The latest dispute flared up on June 5 over the origin of 1,000 people arriving back in Myanmar in two boats.
Win Htein said he was branded a “Muslim lover” by Buddhist hardliners three years ago when he showed support for Muslims in his constituency after an outbreak of violence.
“Rakhine politicians are vehemently anti-Muslim in parliament,” he said
The NLD is facing stiff competition for votes in Rakhine state from the Rakhine National Party, which takes a rigid anti-Rohingya stance.
The party has nine seats in Myanmar’s Lower House — the fourth largest non-government/military party — and seven seats in the Upper House, the most number of seats of any non-government/military party.
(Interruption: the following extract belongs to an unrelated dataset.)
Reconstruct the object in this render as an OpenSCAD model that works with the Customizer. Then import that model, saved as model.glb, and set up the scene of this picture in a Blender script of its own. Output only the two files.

Rakhine politician Zaw Aye Maung said on June 5 that high population growth and lack of economic opportunities in Bangladesh were driving illegal migration into Myanmar and that many Bangladeshis claim to be from Myanmar for “political reasons”, the Myanmar Times reported.
Aid groups say that relentless propaganda from the Myanmar government has created a situation where the country’s regular citizens resent the Rohingya.
"I've always been a politician. I've never said that I was a moral organization or anything like that," Suu Kyi said when quizzed on the issue in a recent interview with Canada’s The Globe and Mail.
But her silence on the issue is fast tarnishing her reputation. Rohingya are denied rights of movement, access to basic education and health services.
The long-simmering resentment towards the Rohingya dramatically escalated into violence in 2012 with at least 280 deaths and widespread destruction of homes and businesses.
About 140,000 Rohingya were forced into makeshift refugee camps in Rakhine and countless others live in conditions that rights organizations describe as being akin to apartheid.
“The Rohingya have been discriminated against significantly, and that’s part of the reason they’re fleeing,” US President Barack Obama said on June 1, an accusation denied by the Myanmar government
Speaking at a panel discussion on the crisis at the Foreign Correspondents Club of Thailand on June 3 Matthew Smith, founder of Fortify Rights, a group devoted to documenting the conditions of oppressed minorities that has focused on the Rohingya, suggested that the Myanmar government’s actions should be looked upon as potential genocide.
The crisis that has developed has exposed fracturing religious divisions and conflicts in Asia more broadly.
On June 2, there were fresh anti-Muslim protests in Myanmar's commercial center, Yangon, as well as pro-Muslim rallies in Malaysia and Indonesia.
Observers fear Muslim extremists will exploit these tensions as they attempt to increase their foothold in Southeast Asia.
Still, Win Htein provided some hope not being offered by the government, saying for the first time that if the NLD wins power in the general election, due later this year, it plans to grant citizenship to some Rohingya.
He said the NLD would recognize “Bengali Muslims” as citizens if their family’s arrival in Myanmar dates back to British colonial rule.
Win Htein also said the party was considering issuing a statement in coming weeks on the problem "because we cannot stay silent any more".